Çocuğunuz başarısız değil, başarısız olan aile!

Çocuklar, okul öncesi dönemde ailenin verdiği eğitimle ilerde oturacak olan kişiliklerini belirlerler. Zihinsel ve bedensel gelişimin yaşandığı bu dönemde ailelere büyük görevler düşüyor. Genelde çocukların ileriki yaşlarında okuldaki ve sosyal yaşamdaki başarısızlıklarını aileler çocukta bulsa da durum bunun tam tersidir. Başarısız olan çocuklarınız değil, kendiniz yani ailenizdir.

Çocuklar çocukluk dönemini geride bırakıp okula başladıkları dönemde kendilerini adeta bir yarışın içinde bulurlar. Sınavlar, diğer öğrencilerle sosyal yaşam, büyüklerine saygı ve sevgi gösterme gibi birçok duygu durumunun içinde kendilerini bulurlar. Bunlar ailelerinden aldıkları eğitimin sonucunda ve sosyal çevreyle birlikte şekillenir. Ancak bazı durumlarda genetik faktörler de kişilik kazanırken rol alır.
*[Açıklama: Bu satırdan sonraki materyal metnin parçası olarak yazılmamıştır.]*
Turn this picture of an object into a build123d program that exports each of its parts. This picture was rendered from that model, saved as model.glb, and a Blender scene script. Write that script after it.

Ailelere düşen görev, çocuklarını eleştirmeden, diğer arkadaşlarıyla kıyaslamadan koşulsuz sevgi ve saygı çerçevesinde büyütmektir. Çocuk başarısız olsa dahi, suçlanmamalı, diğer arkadaşları ona örnek gösterilerek hedef belirtilmemelidir. Küçük yaşlarda bu şekilde kıyaslamalar yapmak, çocuğun ilerki yaşamında kendine olan güveninin yitirilmesine sebebiyet vereceği için kıyaslamak yerine onu yüceltici sözlerle davranılmalı, yaklaşılmalıdır. Okul hayatında başarısız olmak dünyanın sonu olmadığı gibi, çalıştığı ve başarılı olduğu sürece hayatta elde edebileceklerini ona anlatmak önem taşır.
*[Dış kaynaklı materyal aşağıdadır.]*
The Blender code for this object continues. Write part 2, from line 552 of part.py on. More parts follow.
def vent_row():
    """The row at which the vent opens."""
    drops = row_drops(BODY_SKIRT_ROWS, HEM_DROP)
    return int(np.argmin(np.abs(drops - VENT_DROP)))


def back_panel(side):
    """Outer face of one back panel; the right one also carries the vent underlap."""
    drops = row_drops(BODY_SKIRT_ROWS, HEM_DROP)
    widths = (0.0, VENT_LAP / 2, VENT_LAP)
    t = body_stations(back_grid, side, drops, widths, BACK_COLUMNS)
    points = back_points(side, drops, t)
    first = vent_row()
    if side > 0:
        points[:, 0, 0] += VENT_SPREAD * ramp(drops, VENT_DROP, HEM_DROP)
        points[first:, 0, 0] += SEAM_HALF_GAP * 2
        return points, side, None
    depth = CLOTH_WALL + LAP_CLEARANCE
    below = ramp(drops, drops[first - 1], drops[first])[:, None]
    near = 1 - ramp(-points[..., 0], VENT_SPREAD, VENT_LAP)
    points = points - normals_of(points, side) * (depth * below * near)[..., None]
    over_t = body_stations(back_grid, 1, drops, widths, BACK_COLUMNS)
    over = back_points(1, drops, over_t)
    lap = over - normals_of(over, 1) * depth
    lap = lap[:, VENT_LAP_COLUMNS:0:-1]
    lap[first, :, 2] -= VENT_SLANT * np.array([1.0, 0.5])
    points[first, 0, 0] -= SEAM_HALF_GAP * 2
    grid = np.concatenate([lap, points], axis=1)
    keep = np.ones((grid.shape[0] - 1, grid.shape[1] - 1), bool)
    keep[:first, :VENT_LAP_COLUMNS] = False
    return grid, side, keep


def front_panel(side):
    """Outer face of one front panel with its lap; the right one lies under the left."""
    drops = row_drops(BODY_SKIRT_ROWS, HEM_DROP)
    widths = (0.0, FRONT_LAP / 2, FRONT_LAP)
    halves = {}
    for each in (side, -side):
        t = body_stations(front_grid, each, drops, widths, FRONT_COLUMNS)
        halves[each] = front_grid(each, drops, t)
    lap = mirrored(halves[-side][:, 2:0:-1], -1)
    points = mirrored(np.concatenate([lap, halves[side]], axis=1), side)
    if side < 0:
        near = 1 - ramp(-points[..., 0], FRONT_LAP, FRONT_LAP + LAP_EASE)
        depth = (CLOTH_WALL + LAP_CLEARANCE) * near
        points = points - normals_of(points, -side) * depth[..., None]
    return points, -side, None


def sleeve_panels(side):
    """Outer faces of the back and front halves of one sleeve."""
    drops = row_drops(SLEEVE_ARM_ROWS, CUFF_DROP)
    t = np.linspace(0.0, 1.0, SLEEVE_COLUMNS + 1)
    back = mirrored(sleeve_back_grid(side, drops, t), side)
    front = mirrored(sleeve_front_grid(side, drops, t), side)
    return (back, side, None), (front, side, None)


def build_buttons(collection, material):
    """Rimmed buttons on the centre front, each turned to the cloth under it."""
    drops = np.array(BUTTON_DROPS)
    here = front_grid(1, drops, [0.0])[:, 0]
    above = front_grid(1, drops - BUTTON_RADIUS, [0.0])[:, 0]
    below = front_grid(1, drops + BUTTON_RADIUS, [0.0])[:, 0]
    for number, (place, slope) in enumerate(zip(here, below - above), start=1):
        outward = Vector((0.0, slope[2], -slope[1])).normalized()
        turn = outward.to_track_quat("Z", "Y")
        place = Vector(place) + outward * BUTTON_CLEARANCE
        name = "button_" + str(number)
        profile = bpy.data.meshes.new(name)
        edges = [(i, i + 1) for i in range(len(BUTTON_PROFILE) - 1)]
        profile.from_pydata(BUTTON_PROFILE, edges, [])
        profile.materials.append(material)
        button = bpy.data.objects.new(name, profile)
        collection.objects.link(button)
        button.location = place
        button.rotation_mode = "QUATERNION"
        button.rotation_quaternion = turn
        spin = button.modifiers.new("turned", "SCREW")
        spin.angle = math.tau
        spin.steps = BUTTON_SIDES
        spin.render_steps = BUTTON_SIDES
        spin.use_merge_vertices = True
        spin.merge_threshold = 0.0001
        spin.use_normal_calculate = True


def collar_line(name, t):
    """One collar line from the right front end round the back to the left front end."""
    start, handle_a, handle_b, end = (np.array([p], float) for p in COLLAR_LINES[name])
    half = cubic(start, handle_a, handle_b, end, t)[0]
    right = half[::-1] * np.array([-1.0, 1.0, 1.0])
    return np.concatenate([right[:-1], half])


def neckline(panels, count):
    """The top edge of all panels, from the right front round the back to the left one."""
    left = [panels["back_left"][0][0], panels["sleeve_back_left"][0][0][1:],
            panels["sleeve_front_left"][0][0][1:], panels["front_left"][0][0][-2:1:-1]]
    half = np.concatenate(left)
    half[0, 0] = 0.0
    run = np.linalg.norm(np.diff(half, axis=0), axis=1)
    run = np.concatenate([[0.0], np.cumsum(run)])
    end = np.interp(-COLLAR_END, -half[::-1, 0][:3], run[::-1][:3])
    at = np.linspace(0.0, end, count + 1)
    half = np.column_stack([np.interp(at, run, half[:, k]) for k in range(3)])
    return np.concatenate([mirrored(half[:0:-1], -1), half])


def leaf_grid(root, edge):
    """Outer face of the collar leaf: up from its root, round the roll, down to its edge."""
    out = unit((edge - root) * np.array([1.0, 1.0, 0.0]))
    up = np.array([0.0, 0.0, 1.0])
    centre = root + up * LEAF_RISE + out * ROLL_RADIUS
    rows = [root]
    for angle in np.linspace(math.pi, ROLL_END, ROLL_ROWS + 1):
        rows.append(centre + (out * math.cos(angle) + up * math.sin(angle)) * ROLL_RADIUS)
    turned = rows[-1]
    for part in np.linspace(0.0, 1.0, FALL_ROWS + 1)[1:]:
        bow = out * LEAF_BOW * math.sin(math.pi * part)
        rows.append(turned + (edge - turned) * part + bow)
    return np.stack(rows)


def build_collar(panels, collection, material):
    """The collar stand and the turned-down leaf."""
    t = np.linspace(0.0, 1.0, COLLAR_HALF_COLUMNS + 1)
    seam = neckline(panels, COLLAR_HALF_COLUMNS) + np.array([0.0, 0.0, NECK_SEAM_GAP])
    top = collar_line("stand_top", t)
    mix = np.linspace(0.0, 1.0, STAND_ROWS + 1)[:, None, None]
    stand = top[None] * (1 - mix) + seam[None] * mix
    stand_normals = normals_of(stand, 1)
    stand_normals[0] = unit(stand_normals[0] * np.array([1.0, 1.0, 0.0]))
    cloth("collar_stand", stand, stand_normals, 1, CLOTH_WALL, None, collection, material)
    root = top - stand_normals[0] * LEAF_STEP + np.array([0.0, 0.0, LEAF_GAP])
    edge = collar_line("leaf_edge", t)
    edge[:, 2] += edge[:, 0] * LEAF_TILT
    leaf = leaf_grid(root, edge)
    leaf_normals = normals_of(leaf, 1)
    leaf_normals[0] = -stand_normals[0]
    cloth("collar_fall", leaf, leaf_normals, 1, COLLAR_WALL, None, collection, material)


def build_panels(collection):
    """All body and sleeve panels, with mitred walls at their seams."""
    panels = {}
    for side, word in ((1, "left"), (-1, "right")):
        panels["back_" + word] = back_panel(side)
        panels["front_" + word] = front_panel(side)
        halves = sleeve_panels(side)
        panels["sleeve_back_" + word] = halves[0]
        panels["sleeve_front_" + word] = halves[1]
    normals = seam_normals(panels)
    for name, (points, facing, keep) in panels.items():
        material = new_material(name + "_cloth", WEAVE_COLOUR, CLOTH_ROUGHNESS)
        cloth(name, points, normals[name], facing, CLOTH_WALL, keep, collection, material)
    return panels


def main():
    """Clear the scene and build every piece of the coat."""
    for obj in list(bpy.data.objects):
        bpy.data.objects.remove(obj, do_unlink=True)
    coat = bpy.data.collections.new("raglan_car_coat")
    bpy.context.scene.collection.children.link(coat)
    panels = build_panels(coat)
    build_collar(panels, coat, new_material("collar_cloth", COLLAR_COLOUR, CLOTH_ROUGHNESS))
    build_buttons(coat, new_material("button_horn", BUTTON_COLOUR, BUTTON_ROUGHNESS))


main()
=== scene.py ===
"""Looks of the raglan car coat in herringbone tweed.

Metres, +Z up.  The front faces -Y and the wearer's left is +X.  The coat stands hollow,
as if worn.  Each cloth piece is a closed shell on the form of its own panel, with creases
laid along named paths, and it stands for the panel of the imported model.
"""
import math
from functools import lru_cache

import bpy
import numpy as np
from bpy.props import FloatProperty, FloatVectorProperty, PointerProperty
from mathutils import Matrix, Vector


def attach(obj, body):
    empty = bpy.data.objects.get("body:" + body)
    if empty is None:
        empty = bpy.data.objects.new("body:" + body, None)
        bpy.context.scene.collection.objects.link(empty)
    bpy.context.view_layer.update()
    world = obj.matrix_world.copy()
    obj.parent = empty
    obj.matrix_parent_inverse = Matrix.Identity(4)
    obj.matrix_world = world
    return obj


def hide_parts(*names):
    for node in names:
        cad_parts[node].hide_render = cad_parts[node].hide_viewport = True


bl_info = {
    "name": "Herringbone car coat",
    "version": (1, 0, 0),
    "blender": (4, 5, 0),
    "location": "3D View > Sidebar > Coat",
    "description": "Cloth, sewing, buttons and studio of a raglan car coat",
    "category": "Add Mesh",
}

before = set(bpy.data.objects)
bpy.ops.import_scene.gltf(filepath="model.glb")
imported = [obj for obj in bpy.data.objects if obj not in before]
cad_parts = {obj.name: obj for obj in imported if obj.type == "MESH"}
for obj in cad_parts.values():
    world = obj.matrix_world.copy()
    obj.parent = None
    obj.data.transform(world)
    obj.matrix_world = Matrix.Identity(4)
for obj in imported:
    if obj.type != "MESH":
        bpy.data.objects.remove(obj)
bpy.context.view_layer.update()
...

Çocuğunuzu çocuk gibi görmemeli, bir birey olarak karşınızda büyük biri varmış gibi onunla sohbet etmeli, dertlerini dinleyip ciddiye almalısınız. Çocuğa büyük bir birey gibi yaklaşmak, ilerde onun empati yapıp saygı ve sevgiyle karşısındaki dinleyebilmesini sağlar. Onun değerli olduğunu ona alacağınız hediyelerle değil, onu bir birey yerine koyarak göstermelisiniz. Ayrıca çocuğunuz başarısız olduğuna ona ceza vermemeniz gerektiği gibi ödüllendirerek de şımartmamalısınız. Böyle durumlarda çocuk ödüllendirildiği zaman, başarılı olmanın onun için bir anlamı kalmayacaktır.
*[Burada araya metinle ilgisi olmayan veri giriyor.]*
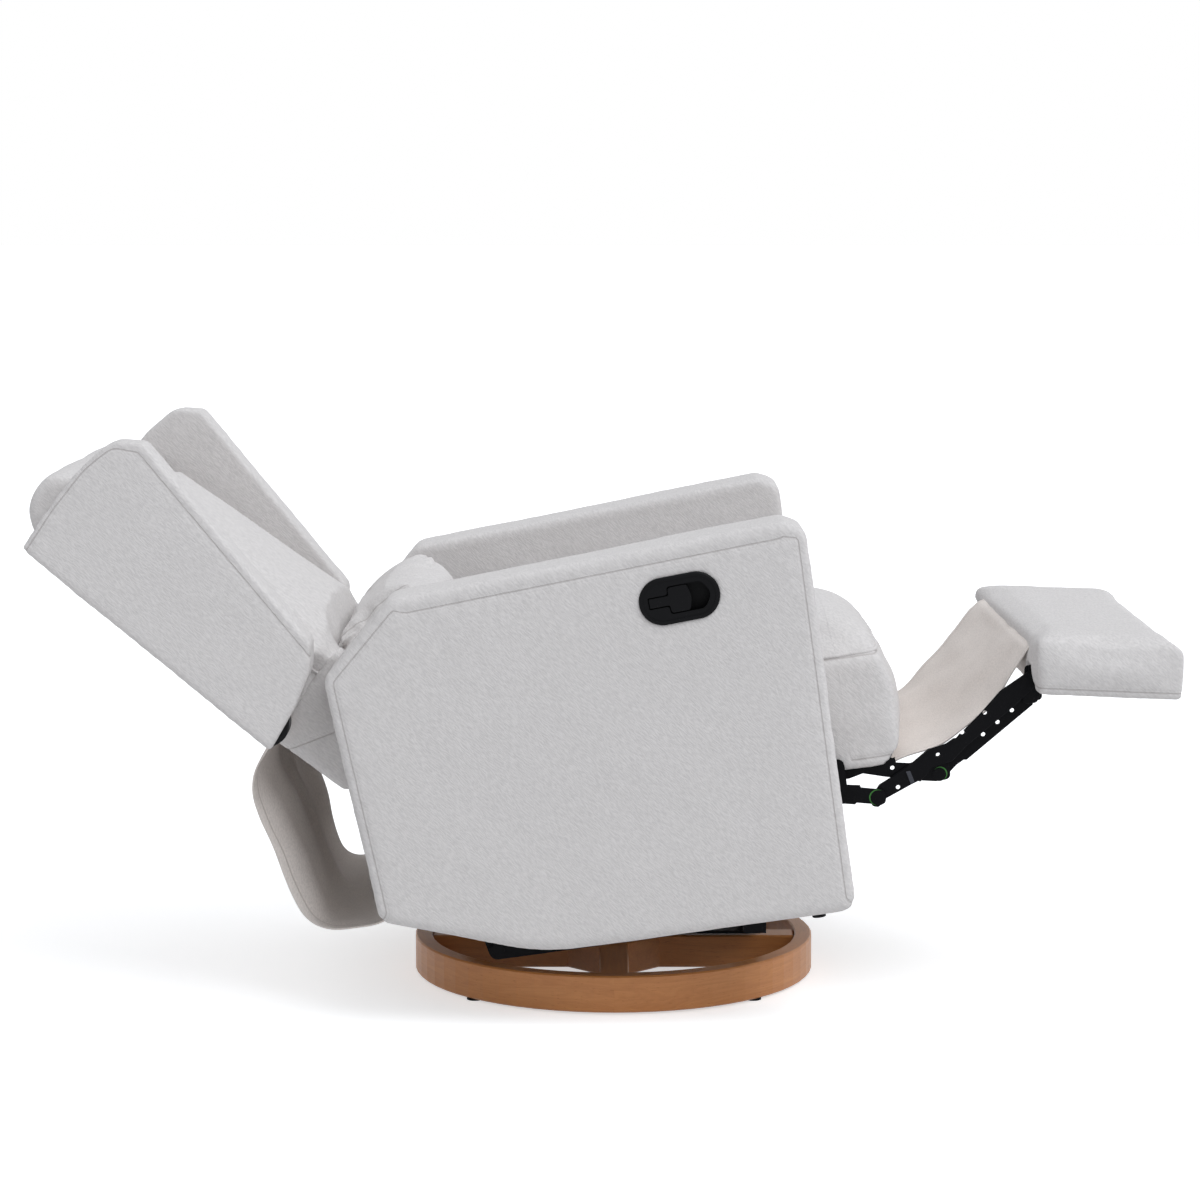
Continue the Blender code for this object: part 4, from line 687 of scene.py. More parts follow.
def sew(mesh, families, along, depth, seed):
    """Draws the cloth in along each family of seams, puckers it beside them and stores where they are."""
    points, normals = get_points(mesh), get_normals(mesh)
    pucker = np.sin(along / 0.0034 + seed) * np.sin(along / 0.0127 + 2 * seed) + 0.6 * np.sin(along / 0.0061)
    move = np.zeros(len(points))
    for name, signed in families:
        move -= depth * np.exp(-((signed / GROOVE_WIDTH) ** 2))
        move += 0.35 * depth * pucker * np.exp(-np.abs(signed) / PUCKER_REACH)
        store(mesh, name, SEAM_ZERO + np.clip(signed, -SEAM_REACH, SEAM_REACH))
    store(mesh, "along", along)
    set_points(mesh, points + normals * move[:, None])


def dented(points, normals, places, radius, depth):
    """Points pushed in round each place, as where a tuck or a staple holds the cloth."""
    move = np.zeros(len(points))
    for place in places:
        away = np.linalg.norm(points - np.array(place), axis=1)
        move -= depth * np.exp(-((away / radius) ** 2))
    return points + normals * move[:, None]


# Cushions before they are filled: size of a face, and passes that smooth the faces
FACES = {
    "back_pad": (0.007, 3), "head_roll_pad": (0.006, 4), "outside_back": (0.005, 2),
    "lower_back": (0.005, 2), "lumbar_pad": (0.005, 6), "seat_pad": (0.0068, 3),
    "footrest_cushion": (0.0052, 3),
}

# Filling: how far a point may move, how far the form is drawn in first on each axis, and the pressure
FILLINGS = {
    "back_pad": (0.022, (0.0, 0.012, 0.0), 4.0),
    "head_roll_pad": (0.012, (0.0, 0.006, 0.006), 4.0),
    "lumbar_pad": (0.022, (0.0, 0.002, 0.002), 4.0),
    "seat_pad": (0.022, (0.0, 0.006, 0.013), 4.0),
    "footrest_cushion": (0.006, (0.0, 0.0, 0.002), 2.0),
}
# Frames of the cloth's run, passes that even its movement out, and its limit along an axis not drawn in
FILLING_FRAMES = 20
EVENING_PASSES = 8
SIDE_SWELL = 0.006


def cushion_piece(name, form):
    """A cushion's form as an upholstered piece with even faces."""
    piece = new_piece(name, to_mesh(form, name), "upholstery")
    return piece, remeshed(piece, *FACES[name])


def stuffed(piece, name, held):
    """Blows a form up as cloth. Where held is 1 a point stays, and where it is 0.5 it gives a little."""
    cap, start, pressure = FILLINGS[name]
    mesh = piece.data
    before = get_points(mesh)
    anchor = before[held == 1.0].mean(axis=0)
    reach = np.abs(before - anchor).max(axis=0)
    before = anchor + (before - anchor) * (1 - np.array(start) / reach)
    set_points(mesh, before)
    group = piece.vertex_groups.new(name="held")
    for weight in (1.0, 0.5):
        chosen = np.nonzero(held == weight)[0].tolist()
        if chosen:
            group.add(chosen, weight, "REPLACE")
    change = piece.modifiers.new("filling", "CLOTH")
    change.settings.use_pressure = True
    change.settings.uniform_pressure_force = pressure
    change.settings.effector_weights.gravity = 0.0
    change.settings.vertex_group_mass = "held"
    change.point_cache.frame_start = 1
    change.point_cache.frame_end = FILLING_FRAMES
    scene = bpy.context.scene
    for count in range(1, FILLING_FRAMES + 1):
        scene.frame_set(count)
    graph = bpy.context.evaluated_depsgraph_get()
    after = get_points(piece.evaluated_get(graph).data)
    piece.modifiers.clear()
    piece.vertex_groups.clear()
    scene.frame_set(1)
    move = after - before
    for axis in range(3):
        if start[axis] == 0.0:
            move[:, axis] = np.clip(move[:, axis], -SIDE_SWELL, SIDE_SWELL)
    length = np.linalg.norm(move, axis=1)
    move *= np.minimum(1.0, cap / np.maximum(length, 1e-9))[:, None]
    ends = np.empty(len(mesh.edges) * 2, dtype=np.int32)
    mesh.edges.foreach_get("vertices", ends)
    first, second = ends[0::2], ends[1::2]
    degree = np.bincount(ends, minlength=len(move))[:, None]
    for _ in range(EVENING_PASSES):
        total = np.zeros_like(move)
        np.add.at(total, first, move[second])
        np.add.at(total, second, move[first])
        move = 0.5 * move + 0.5 * total / degree
    set_points(mesh, before + move)


def subdivided(piece):
    """Splits each face in four, on a smooth surface."""
    change = piece.modifiers.new("finer", "SUBSURF")
    change.levels = 1
    change.render_levels = 1
    return baked(piece)


def pillow_form(low, high, pinch, cuts):
    """A box from low to high (side, forward, up), its four upright faces drawn in by a pinch."""
    shape = bmesh.new()
    bmesh.ops.create_cube(shape, size=2.0)
    bmesh.ops.subdivide_edges(shape, edges=shape.edges, cuts=cuts, use_grid_fill=True)
    half = [(high[axis] - low[axis]) / 2 for axis in range(3)]
    middle = [(high[axis] + low[axis]) / 2 for axis in range(3)]
    for vert in shape.verts:
        across, back, up = vert.co
        side = half[0] * across - math.copysign(pinch, across) * (1 - back * back) * (abs(across) > 0)
        forward = -half[1] * back + math.copysign(pinch, back) * (1 - across * across) * (abs(back) > 0)
        vert.co = at(middle[1] + forward, middle[2] + half[2] * up, middle[0] + side)
    return shape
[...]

Hayata karşı planları ve hedefleri olmasını sağlamalısınız. Büyüyünce ne olacağını sorabilirsiniz. Vereceği cevaplar size komik gelse de onun çocuk olduğunu aklınızdan çıkartmamalı ancak ona da yansıtmamalısınız. Çocuğunuz size bir şeyler anlatmak istediği zaman, ne işiniz olursa olsun bir kaç dakikalığına ara verip onu dikkatlice dinlemelisiniz. Böylelikle dinlemenin ne kadar önemli olduğunu ona kazandırmış olacaksınız.

Okuldan geldiğinde onun derslerini kontrol etmek yerine, ödevlerinde yardımcı olarak ona yardım edebilirsiniz. Onu yapıcı yaptırımlara olumlu düşünce ve davranışlara yöneltmelisiniz. Bazı aileler çocuklarına sürekli olarak ceza vererek düzgün bir birey olmasını sağlamaya çalışır ancak bu durum son derece yanlıştır. Sürekli ceza alan, aşağılanan, saygı görmeyen çocuklarda ilerleyen dönemlerde asabiyet, başarısızlık, kendine olan güvenin azalması ve daha bir sürü durum oluşmaktadır. Bunu önlemenin en güzel yolu vereceğiniz sosyal eğitimden geçer.

Ona yalan konuşmamasını değil, neden yalan konuşmamasını, yalan konuştuğu zaman karşısındaki kişiyi nasıl kıracağını ve üzeceğini anlatmalısınız. Çünkü çocuklar sonuca odaklı yaşasalar da, küçük yaşlarda sürekli olarak çevre merak edilir ve sorular sorulur. Ona her zaman bir şey anlatırken önce nedenlerini anlatarak yardımcı olabilirsiniz.